It's true that it is possible to implement #5 as #1 using some sort of external processing, either implicit in the processing behind the URL at which the data is referenced - href="path/to/api?query=foobar&format=dita" - or by specifying the transformation via parameters/metadata on the reference. But I worry about the complexity of requiring a complicated key definition, plus dependency on arbitrary external systems, plus the use of conkeyref (which, rightly or wrongly, scares a lot of people) to implement "insert file.csv as a table here." I think that complexity is going to limit adoption, and I think adoption needs to be encouraged. I think <include href="file.csv" parse="csv-as-simpletable"/> just makes sense in a way <simpletable conkeyref="keyToCsvFileWithProcessingMetadata/table"/> doesn't, especially to new users. My argument is usability and readability, arguably at the expense of architectural cleanliness. So for the time being, I'm standing by extensible @parse. It doesn't solve the problem of needing developers to implement a given @parse processor, but I don't think there's a way to avoid that without strictly limiting the formats that are allowed, and again, I think that's a bad idea.
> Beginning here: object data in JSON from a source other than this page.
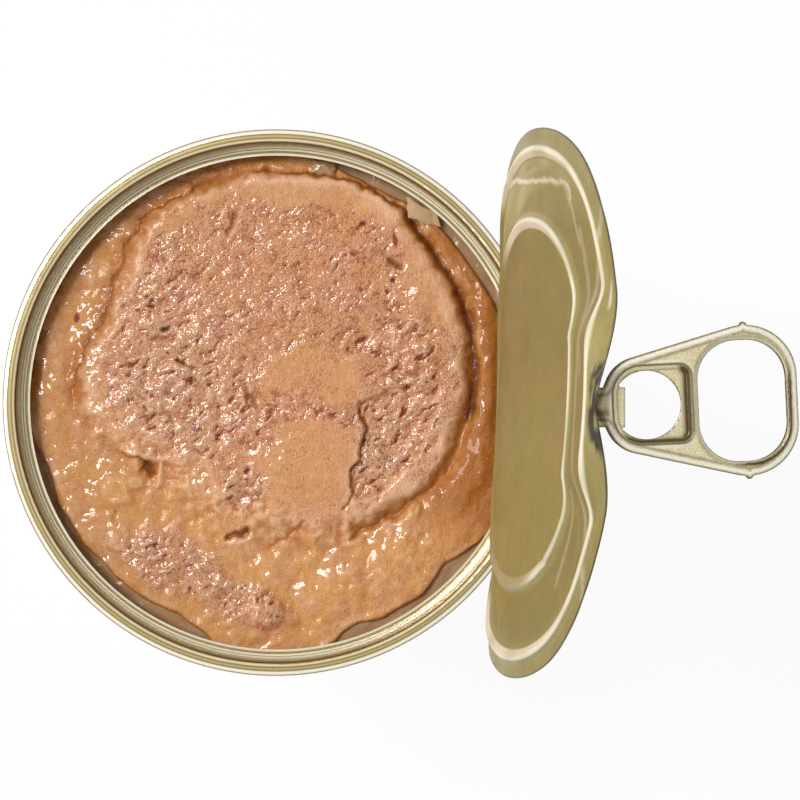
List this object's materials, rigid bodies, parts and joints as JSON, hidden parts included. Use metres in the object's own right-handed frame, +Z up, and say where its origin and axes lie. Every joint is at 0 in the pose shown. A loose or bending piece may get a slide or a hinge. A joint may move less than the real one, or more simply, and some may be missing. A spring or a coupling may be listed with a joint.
{
  "type": "opened food can",
  "caption": "Opened round food can with a beaded wall, its lid peeled up at one side with a lifted ring pull, and a meat loaf set in jelly inside.",
  "frame": {"origin": "centre of the can's foot ring, on the surface it stands on", "axes": "+Z up along the can's axis; +X towards the side where the peeled lid is still joined"},
  "size_m": [0.1366, 0.103, 0.204],
  "materials": {
    "body_tinplate": "gold-lacquered tinplate, satin",
    "end_tinplate": "gold-lacquered tinplate, bright",
    "lid_tinplate": "gold-lacquered tinplate with a fine rolled grain",
    "pull_metal": "pale gold lacquer over formed sheet, satin",
    "loaf": "moist ground-meat loaf, torn surface",
    "jelly": "wet translucent jelly"
  },
  "bodies": {
    "root": {"can_body": "body_tinplate", "bottom_end": "end_tinplate", "end_ring": "end_tinplate", "lid_panel": "lid_tinplate", "pull_tab": "pull_metal", "rivet": "pull_metal", "meat_loaf": "loaf", "jelly": "jelly"}
  },
  "joints": []
}
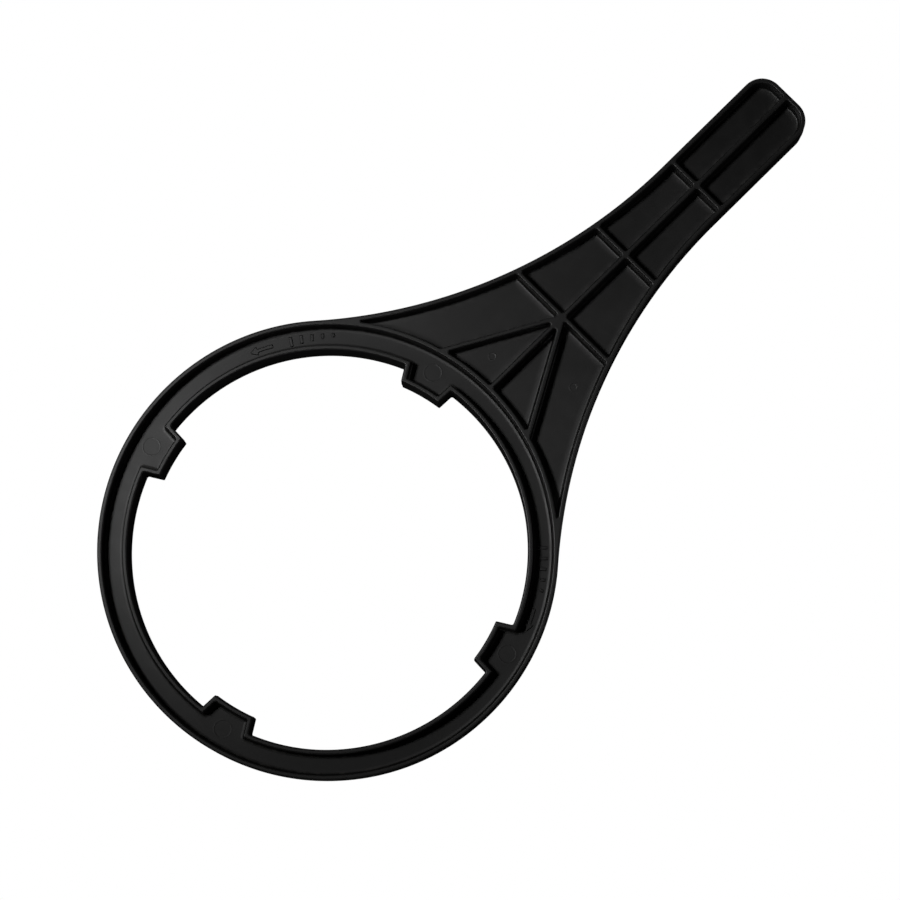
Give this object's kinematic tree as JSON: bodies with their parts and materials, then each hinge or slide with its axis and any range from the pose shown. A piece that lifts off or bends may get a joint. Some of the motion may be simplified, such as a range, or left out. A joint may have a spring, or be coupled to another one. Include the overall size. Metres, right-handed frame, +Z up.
{
  "type": "ring spanner",
  "caption": "Moulded black plastic ring spanner for water-filter bowls: lugged ring, flared ribbed handle and straight grip with a rounded end.",
  "frame": {"origin": "centre of the drive ring, on the plane of the lower rims", "axes": "+X along the handle towards the grip's end, +Z up through the ring, square to both faces"},
  "size_m": [0.4028, 0.21, 0.02],
  "materials": {
    "wall_plastic": "satin moulded black, lightly worn on the rims",
    "web_plastic": "fine-textured moulded black"
  },
  "bodies": {
    "root": {"ring_outer_wall": "wall_plastic", "drive_lug_1": "wall_plastic", "drive_lug_2": "wall_plastic", "drive_lug_3": "wall_plastic", "drive_lug_4": "wall_plastic", "bore_wall_1": "wall_plastic", "bore_wall_2": "wall_plastic", "bore_wall_3": "wall_plastic", "bore_wall_4": "wall_plastic", "side_wall_left": "wall_plastic", "side_wall_right": "wall_plastic", "grip_end_wall": "wall_plastic", "spine_rib": "wall_plastic", "cross_rib_root": "wall_plastic", "cross_rib_middle": "wall_plastic", "cross_rib_grip": "wall_plastic", "star_rib_left": "wall_plastic", "star_rib_right": "wall_plastic", "ring_web": "web_plastic", "web_root_outer_left": "web_plastic", "web_root_inner_left": "web_plastic", "web_neck_left": "web_plastic", "web_middle_left": "web_plastic", "web_grip_left": "web_plastic", "web_root_outer_right": "web_plastic", "web_root_inner_right": "web_plastic", "web_neck_right": "web_plastic", "web_middle_right": "web_plastic", "web_grip_right": "web_plastic", "tighten_mark": "web_plastic", "loosen_mark": "web_plastic"}
  },
  "joints": []
}
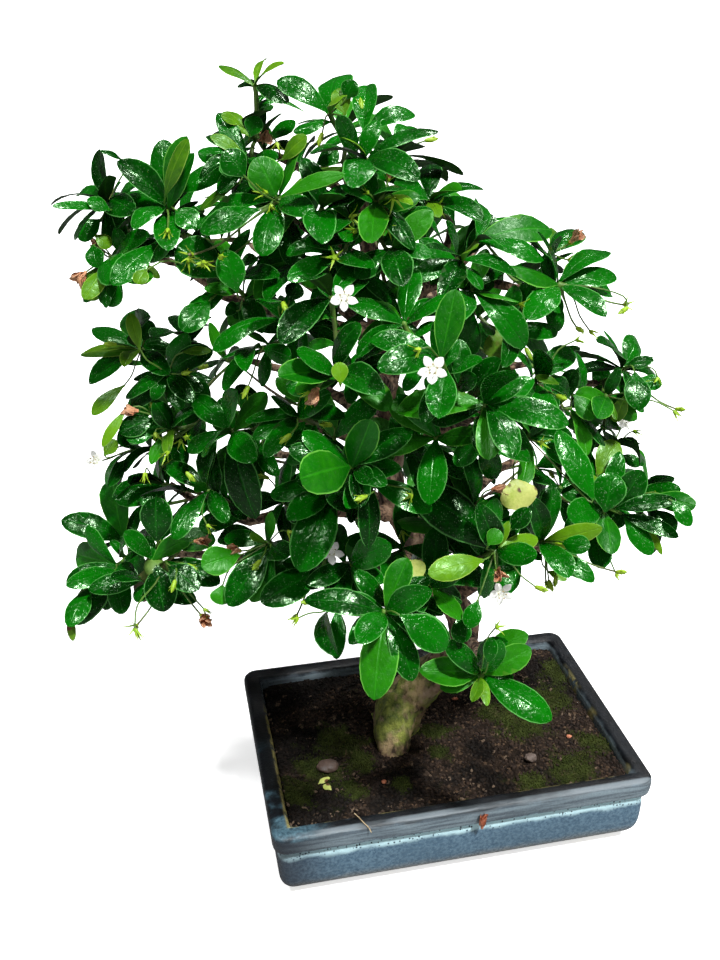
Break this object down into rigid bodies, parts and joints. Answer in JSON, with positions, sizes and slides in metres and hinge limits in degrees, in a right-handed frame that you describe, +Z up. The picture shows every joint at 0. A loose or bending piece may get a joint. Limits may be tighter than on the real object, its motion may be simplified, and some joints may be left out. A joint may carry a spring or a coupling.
{
  "type": "bonsai tree in a pot",
  "caption": "Small leaning broadleaf tree with glossy leaves, white flowers and a crooked trunk, planted in a low rectangular glazed pot filled with mossy soil.",
  "frame": {"origin": "on the ground, under the middle of the whole plant's reach", "axes": "+Z up; +X along the pot's long side, to the right from the front; +Y to the back"},
  "size_m": [0.3308, 0.2838, 0.4381],
  "materials": {
    "blue_glaze": "mottled slate blue glaze, near black on the rim, light aqua where it pools under it",
    "soil": "dark crumbly potting soil with patches of moss",
    "bark": "rough grey-brown bark, mossy at the foot",
    "leaf": "smooth glossy deep green leaf",
    "white_petal": "matt white petal",
    "spent_petal": "dry orange-brown petal",
    "stone_brown": "smooth brown pebble",
    "stone_pale": "dull pale pebble"
  },
  "bodies": {
    "root": {"flower_open_1": "white_petal", "flower_open_2": "white_petal", "flower_open_3": "white_petal", "flower_open_4": "white_petal", "flower_open_5": "white_petal", "flower_open_6": "white_petal", "flower_spent_1": "spent_petal", "flower_spent_2": "spent_petal", "flower_spent_3": "spent_petal", "flower_spent_4": "spent_petal", "flower_spent_5": "spent_petal", "flower_spent_6": "spent_petal", "pot": "blue_glaze", "shoot_apex": "leaf", "shoot_apex_left": "leaf", "shoot_back_left_high": "leaf", "shoot_back_left_low": "leaf", "shoot_back_left_mid": "leaf", "shoot_back_mid": "leaf", "shoot_back_right_high": "leaf", "shoot_back_right_low": "leaf", "shoot_back_right_mid": "leaf", "shoot_back_top": "leaf", "shoot_front_bottom_left": "leaf", "shoot_front_crown": "leaf", "shoot_front_drop": "leaf", "shoot_front_low": "leaf", "shoot_front_low_right": "leaf", "shoot_front_middle": "leaf", "shoot_front_right": "leaf", "shoot_front_upper": "leaf", "shoot_front_upper_left": "leaf", "shoot_left_bottom_end": "leaf", "shoot_left_bottom_inner": "leaf", "shoot_left_bottom_mid": "leaf", "shoot_left_centre": "leaf", "shoot_left_low_end": "leaf", "shoot_left_low_inner": "leaf", "shoot_left_mid_end": "leaf", "shoot_left_mid_inner": "leaf", "shoot_left_mid_under": "leaf", "shoot_left_top_inner": "leaf", "shoot_left_top_outer": "leaf", "shoot_left_top_under": "leaf", "shoot_middle_top": "leaf", "shoot_right_crown": "leaf", "shoot_right_low_end": "leaf", "shoot_right_low_inner": "leaf", "shoot_right_low_mid": "leaf", "shoot_right_mid_end": "leaf", "shoot_right_mid_inner": "leaf", "shoot_right_shoulder": "leaf", "shoot_right_top_end": "leaf", "shoot_right_top_inner": "leaf", "shoot_upper_left": "leaf", "shoot_upper_middle": "leaf", "soil": "soil", "stone_brown": "stone_brown", "stone_pale": "stone_pale", "wood": "bark"}
  },
  "joints": []
}
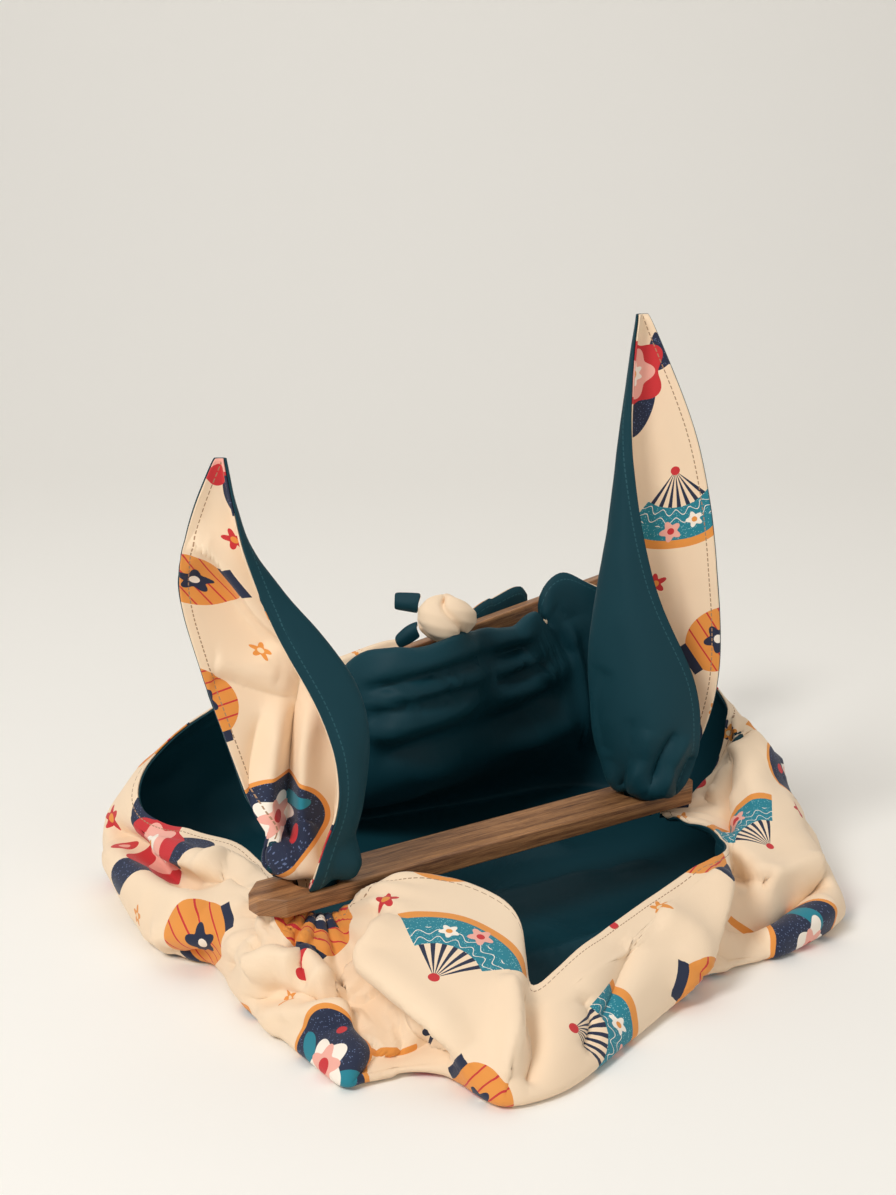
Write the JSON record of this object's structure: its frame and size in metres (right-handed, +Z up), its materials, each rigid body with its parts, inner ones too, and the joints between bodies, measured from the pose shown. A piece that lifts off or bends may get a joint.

That said, I do think there's value in being able to reference structured non-DITA data from a map, as well as embedding it inside topics. However, that would be a separate proposal not directly related to <include>. I'll send out a new Stage 1 proposal about this in a few minutes.

Chris

On 3/6/18, 5:21 PM, "dita@lists.oasis-open.org on behalf of Eliot Kimber" <dita@lists.oasis-open.org on behalf of ekimber@contrext.com> wrote:

In thinking through my position on the inclusion proposal I think it comes down to the need to make the following distinctions for things used by reference:

1. Things used by reference (conref or topicref) that are normal DITA markup, either because they were originally authored that way or because they are served as DITA markup by the URI resolver that resolves the URI for the reference. This is what I think of as "using conref for dynamic data" but is really just "when a conref or topicref with format of "dita" or "ditamap" specifies a URI, what comes back *must* be normal DITA markup." How that DITA markup came to be created is immaterial. The point is that the DITA processor asks for a URI to be resolved in a context that requires DITA markup to be the result and it gets DITA markup. That's all it needs to know.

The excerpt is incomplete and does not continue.